There are 3 operations: * Decompress the CBF image * Calculate the log scale (arcsinh values) * Calculate the histogram

Both can be performed on the GPU without additional memory transfer

In [5]:
#switch this to "CPU" to have a fail safe
devicetype = "GPU"
from silx.opencl.codec.byte_offset import ByteOffset
from silx.opencl.image import ImageProcessing
import pyopencl, pyopencl.array, pyopencl.elementwise
cbf = fabio.cbfimage.CbfImage()
bo = ByteOffset(os.path.getsize(fname), img.size, devicetype=devicetype)
ash = pyopencl.elementwise.ElementwiseKernel(bo.ctx,
            arguments="float* data, float* res",
            operation="res[i] = asinh(data[i])",
            name='arcsinh_kernel')
ip = ImageProcessing(template=img, ctx=bo.ctx)
res = pyopencl.array.empty(bo.queue, img.shape, dtype=float32)
In [6]:
%%time
raw = cbf.read(fname, only_raw=True)
dec = bo(raw, as_float=True)
ash(dec, res)
his, edges =  ip.histogram(res, nbins, copy=False)
log_img = res.get()
CPU times: user 16 ms, sys: 16 ms, total: 32 ms
Wall time: 28.8 ms
In [7]:
fig, ax = subplots(1,2,)
center = (edges[1:] + edges[:-1])/2.0 # this is the center of the bins
ax[1].imshow(log_img, cmap="inferno")
ax[0].plot(center,his)
Data type cannot be displayed: application/javascript
Out[7]:
[<matplotlib.lines.Line2D at 0x7fdebd059390>]

The results are the same and the processing time is 6x faster.
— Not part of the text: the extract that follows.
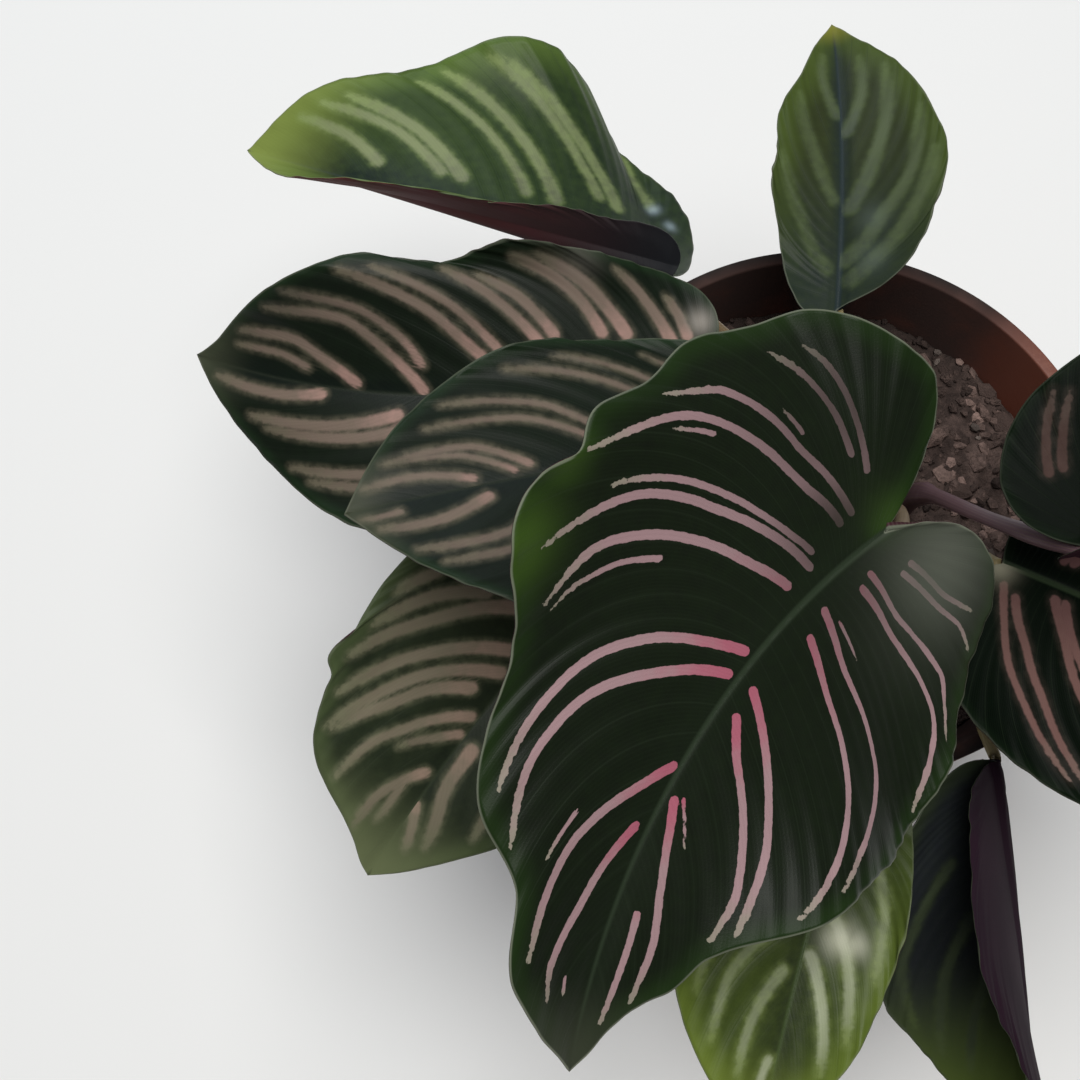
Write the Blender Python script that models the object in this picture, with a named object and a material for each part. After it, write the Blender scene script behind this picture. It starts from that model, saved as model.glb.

Hence one can envisage real-time visualization of images comming from detectors.

Investigation of the timings

In [8]:
ip.set_profiling(True)
bo.set_profiling(True)
ip.reset_log()
bo.reset_log()
raw = cbf.read(fname, only_raw=True)
dec = bo(raw, as_float=True)
ash(dec, res)
his, edges =  ip.histogram(res, nbins, copy=False)
log_img = res.get()
import os
print(os.linesep.join(bo.log_profile()))
print(os.linesep.join(ip.log_profile()))

Profiling info for OpenCL ByteOffset
                                   copy raw H -> D:  0.972ms
                                       memset mask:     0.091ms
                                    memset counter:     0.005ms
                                   mark exceptions:     0.092ms
                               copy counter D -> H:  0.002ms
                                  treat_exceptions:     0.027ms
                                       double scan:     0.200ms
                                      copy_results:     0.141ms
________________________________________________________________________________
                              Total execution time:     1.530ms

Profiling info for OpenCL ImageProcessing
                                        copy D->D :  0.104ms
                                    max_min_stage1:     0.069ms
                                    max_min_stage2:     0.009ms
                                         histogram:     0.098ms
________________________________________________________________________________
                              Total execution time:     0.281ms

Conclusion

This notebook explains how to optimize some heavy numerical processing to 10x speed-up to achieve real-time image processing using GPU.